I've been mainly brewing Belgian beers so I have limited experience with anything else. 

I bought a fresh wort kit from my LHB labelled "Riwaka XPA" and suggests dry hopping with 50g of either Riwaka or Simcoe. I bought one of each thinking id do a 100g dry hop but am now wondering if the two will compliment each other or not? 

Also I plan on dry hopping during active fermentation do minimise o2 as I'm bottling. Will either of these produce grassy flavours if left in contact too long? I'll probably aim for day 4-5 and leave until day 12 before cold crashing.

Appreciate any advice.
Cheers


----------



## duncbrewer (21/6/21)

You could split the hopping and put some in towards the end of ferment say at 1020 ish and then the rest in at about 14 celsius and then cold crash. If you a way to put the hops in bags with magnets you can slide them in and out if needed and won't need to open for oxygen risk.


----------



## depecid (22/6/21)

Cheers, I haven’t heard of hopping at 14 degrees, what does that achieve?

I don’t have magnets or hop bags so the plan was to just chuck them in just before fermentation is over. I’ll consider it for next time though.

After reading descriptions I think I’ll skip the simcoe this time, I don’t really want piney aromas. Unless others have experience with it?


----------



## duncbrewer (24/6/21)

depecid said:


> Cheers, I haven’t heard of hopping at 14 degrees, what does that achieve?
> 
> I don’t have magnets or hop bags so the plan was to just chuck them in just before fermentation is over. I’ll consider it for next time though.
> 
> After reading descriptions I think I’ll skip the simcoe this time, I don’t really want piney aromas.
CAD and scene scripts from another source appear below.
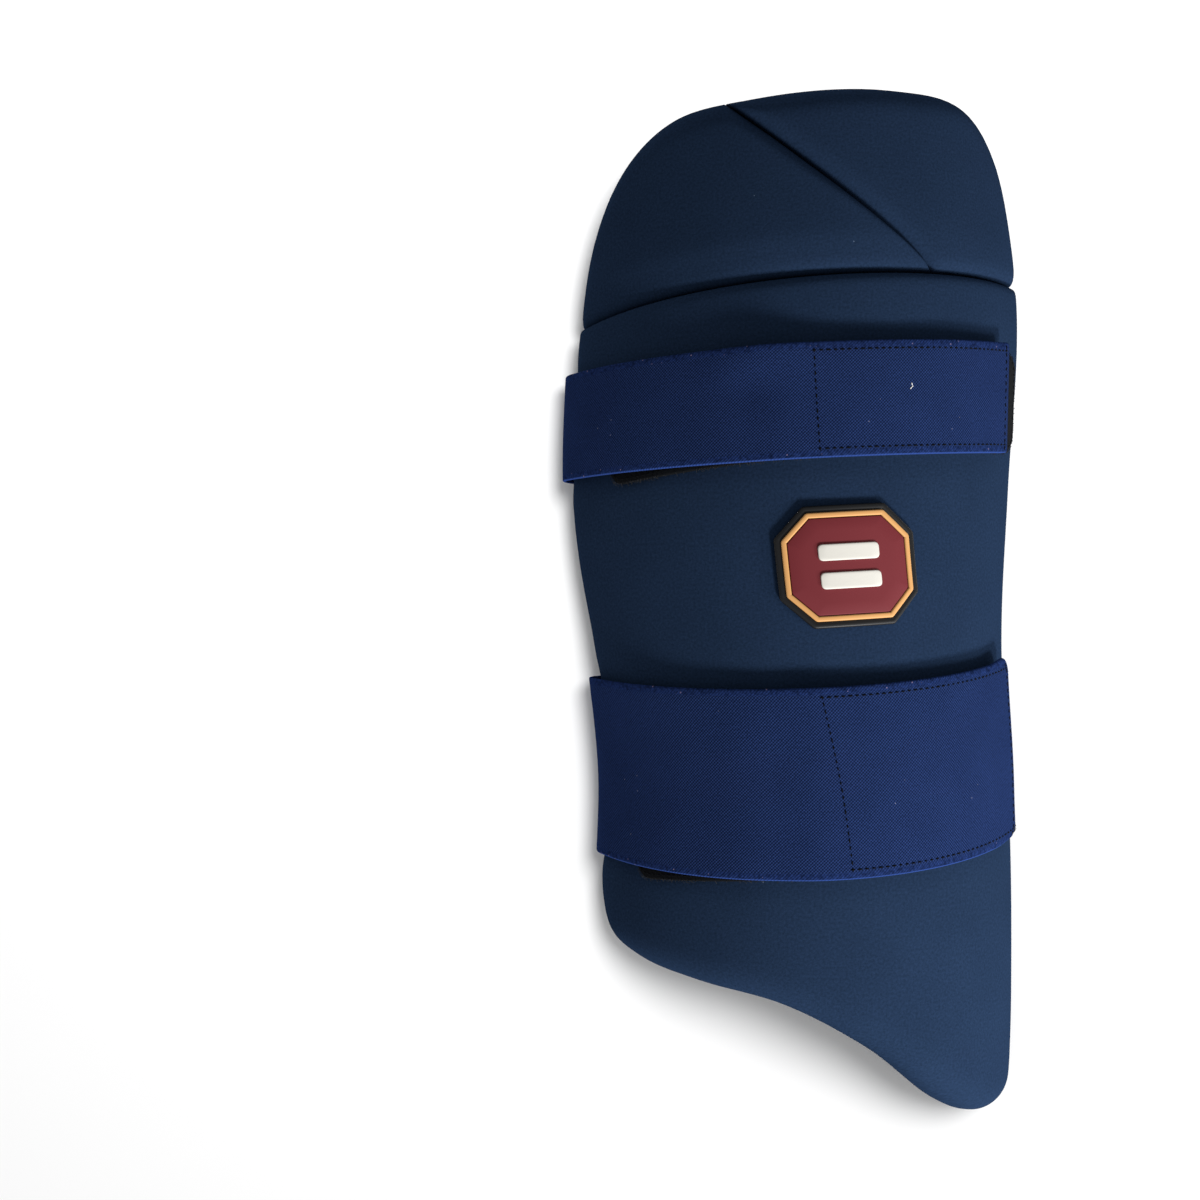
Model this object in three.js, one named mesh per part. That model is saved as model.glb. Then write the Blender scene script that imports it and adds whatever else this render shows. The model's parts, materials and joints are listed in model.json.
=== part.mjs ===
// Cricket thigh guard: a padded shell in three blocks, two wrap-round elastic straps with their
// hook and loop patches, and a moulded rubber badge. It lies front face up, on its straps.
//
// X runs across the thigh, Y from the knee end to the hip end, Z up from the surface it lies on.
// The pads are laid out flat and then wrapped round the thigh: "across" is the distance from the
// crest line, measured round the outer face, "along" is Y, and "height" is measured outwards
// from the hollow face. All lengths are millimetres and all angles are radians.

import * as THREE from 'three';

// Driving dimensions

const GUARD_LENGTH = 472;        // tip of the tail to the hip end
const HALF_GIRTH = 137;          // crest line to the widest side edge, round the outer face
const THIGH_RADIUS = 95;         // hollow face at the hip seam
const PAD_THICKNESS = 26;
const FIT_GAP = 0.3;             // clearance between pieces that touch
const SEAT_GAP = 0.6;            // clearance of what lies on the pad's faceted outer face

const RIM_WALL = 3;              // what is left of the thickness at the very edge
const RIM_HEIGHT = 9.5;          // middle of that wall, above the hollow face
const RIM_ROUND_TOP = 15;        // width of the rounding on the outer face
const RIM_ROUND_HOLLOW = 9;      // width of the rounding on the hollow face

const SEAM_DEPTH = 8;            // how far the outer face dips into a seam
const SEAM_ROUND = 9;            // width of that dip on each side
const SEAM_LIFT = 2;             // how far the hollow face rises into a seam
const HIP_SEAM_ALONG = 140.5;    // where the hip seam crosses the crest line
const HIP_SEAM_SLOPE = 0.077;
const HIP_SEAM_BOW = -3.5;       // how far its ends bend to the knee, at the half girth
const DIAGONAL_FOOT = 58;        // across, where the diagonal seam meets the hip seam
const DIAGONAL_SLOPE = -0.79;

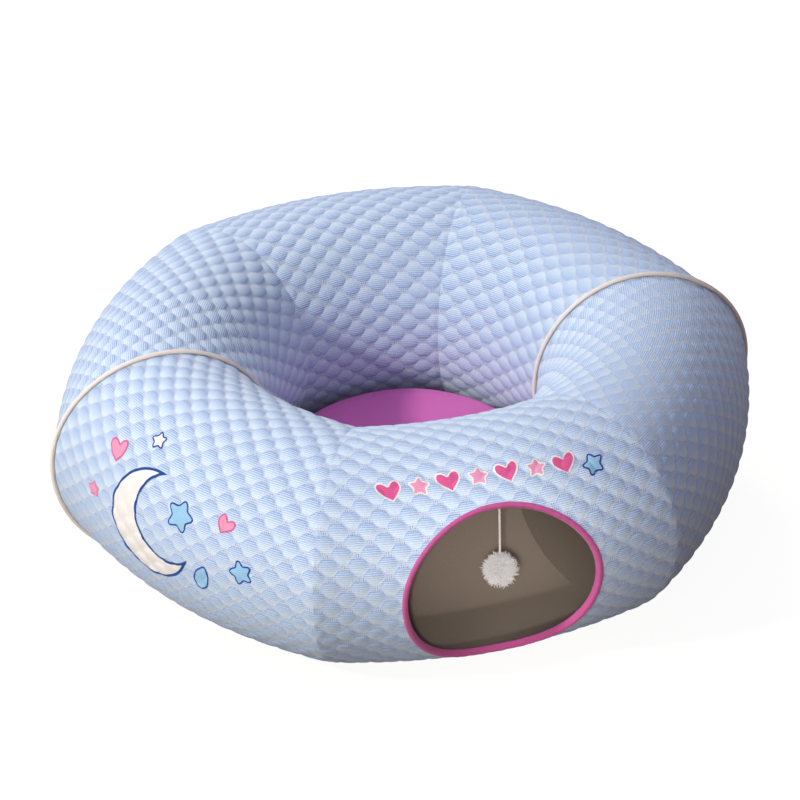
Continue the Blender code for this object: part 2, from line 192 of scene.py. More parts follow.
def lamp(name, place, target, size, power, colour, cone=0.0):
    """A round soft box that faces target, or a soft-edged spot where cone gives its angle in degrees."""
    made = bpy.data.lights.new(name, "SPOT" if cone else "AREA")
    made.energy, made.color = power, colour
    if cone:
        made.shadow_soft_size, made.spot_size, made.spot_blend = size / 2, radians(cone), 1.0
    else:
        made.shape, made.size = "DISK", size
    thing = bpy.data.objects.new(name, made)
    thing.location = place
    bpy.context.scene.collection.objects.link(thing)
    aim(thing, target)


def make_lamps():
    """A small main lamp at the left, a wide fill from the front, a wide lamp behind, and from the viewing
    side a narrow spot on the toy, which also lights the lining behind it."""
    middle = (0, 0, 0.08)
    low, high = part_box("pompom")
    ball = [(a + b) / 2 for a, b in zip(low, high)]
    lamp("key", (-2.855, -0.607, 2.01), middle, size=0.26, power=77.0, colour=(1.0, 0.99, 0.95))
    lamp("fill", (-1.90, -2.00, 0.75), (0.05, -0.2, 0.08), size=1.5, power=27.0, colour=(1.0, 0.98, 0.96))
    lamp("back", (0.20, 2.60, 2.05), middle, size=1.4, power=47.0, colour=(1.0, 0.99, 0.97))
    lamp("toy", (-0.74, -2.57, 1.62), ball, size=0.12, power=178.0, colour=(1.0, 0.965, 0.93), cone=5.4)


# Finishes

def node(tree, kind, inputs=(), **settings):
    """A node with its settings, its inputs given as numbers or as another node's output."""
    made = tree.nodes.new("ShaderNode" + kind)
    for key, value in settings.items():
        setattr(made, key, value)
    for key, value in dict(inputs).items():
        if isinstance(value, bpy.types.NodeSocket):
            tree.links.new(value, made.inputs[key])
        else:
            made.inputs[key].default_value = value
    return made


def calc(tree, operation, *values):
    """A sum, product or other operation on numbers or outputs."""
    return node(tree, "Math", dict(enumerate(values)), operation=operation).outputs[0]


def spread(tree, value, low, high):
    """0 below low and 1 above high with soft ends, or the other way round when low is the greater."""
    return node(
        tree, "MapRange", {"Value": value, "From Min": low, "From Max": high},
        interpolation_type="SMOOTHSTEP",
    ).outputs[0]


def mix(tree, share, first, second):
    """The first colour at share 0 and the second at share 1. Colours are outputs, or written as they
    look."""
    made = tree.nodes.new("ShaderNodeMix")
    made.data_type = "RGBA"
    for index, value in ((0, share), (6, first), (7, second)):
        if isinstance(value, bpy.types.NodeSocket):
            tree.links.new(value, made.inputs[index])
        else:
            made.inputs[index].default_value = value if index == 0 else rgb(value)
    return made.outputs[2]


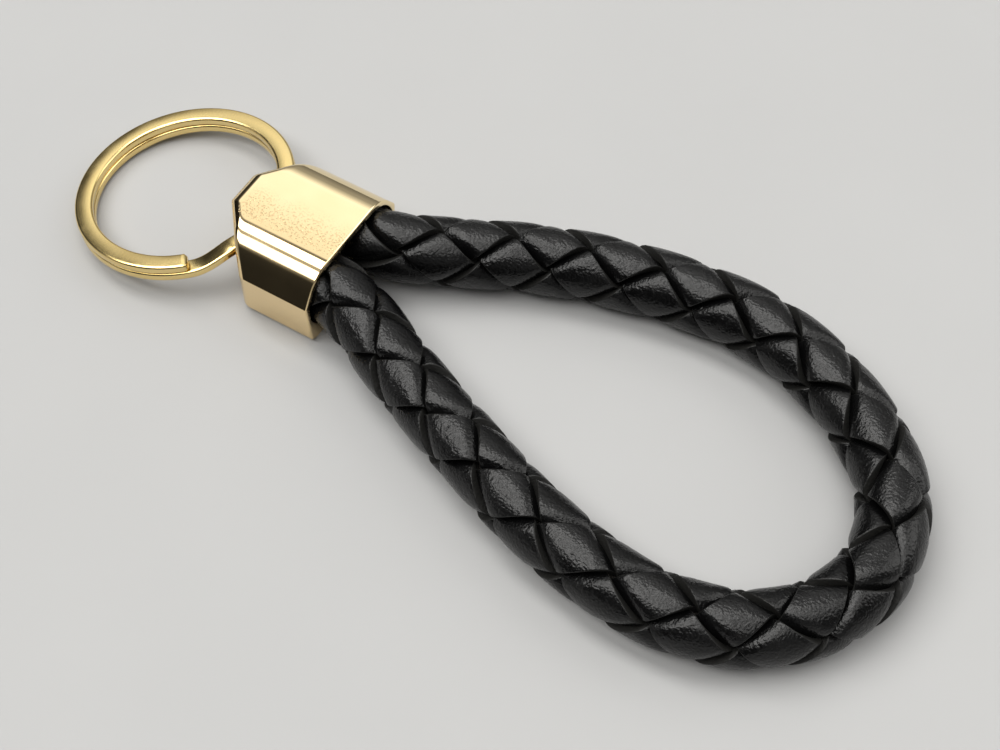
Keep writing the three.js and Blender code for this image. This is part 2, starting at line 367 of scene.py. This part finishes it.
def cap_gold():
    """Polished plating with painted shade, a tan towards the near side for its reflection of the
    floor in shadow, and a finely pitted strip.
    """
    n = Nodes("cap_gold")
    place = n.position()
    pits = n.noise(place, PIT_SCALE, detail=1.0)
    waves = n.noise(place, CAP_WAVE_SCALE, detail=1.0)
    patch = n.noise(place, CAP_PATCH_SCALE, detail=2.0)
    split = n.node("ShaderNodeSeparateXYZ")
    n.link(place, split.inputs[0])
    along, across = split.outputs[0], split.outputs[1]
    uneven_side = n.math("ADD", across, n.remap(patch, 0, 1, -PATCH_WANDER, PATCH_WANDER))
    pitted = n.math("MULTIPLY", n.remap(uneven_side, *PITTED_FAR_Y, 0, 1, smooth=True),
                    n.remap(across, *PITTED_NEAR_Y, 0, 1, smooth=True))
    pitted = n.math("MULTIPLY", pitted, n.remap(along, *PITTED_NOSE_X, 0, 1, smooth=True))
    dents = n.math("MULTIPLY", n.remap(pits, *PIT_LEVELS, 1, 0, smooth=True), pitted)
    unshaded_gold = n.mix(n.remap(patch, *CAP_PATCH_LEVELS, 0, 1), *CAP_COLOURS)
    # Painted shade: the near side turns tan, standing in for its reflection of the floor in shadow.
    tan = n.mix(n.remap(uneven_side, *PAINTED_SHADE_Y, 0, 1, smooth=True), unshaded_gold, CAP_PAINTED_SHADE)
    n.link(n.mix(dents, tan, CAP_DENT_COLOUR), n.shader.inputs["Base Color"])
    n.link(n.remap(patch, *SHINE_LEVELS, *CAP_ROUGHNESS), n.shader.inputs["Roughness"])
    soft = n.bump(waves, CAP_WAVE_DEPTH, strength=0.4)
    n.link(n.bump(dents, -PIT_DEPTH, strength=0.7, after=soft), n.shader.inputs["Normal"])
    n.set(Metallic=1.0)
    return n.material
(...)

Unless others have experience with it?


It's the temperature that the brewdog people think is best.
Currently dry hopping a sour ipa using the 1020 and 14 celsius two stage approach. 
There certainly is no consensus on the temp and I dry hopped a new zealand pilsner at 3 celsius because that's what the instructions said.

I really believe there is no right answer, but there is some good info in The New IPA discussing dry hopping temps.


----------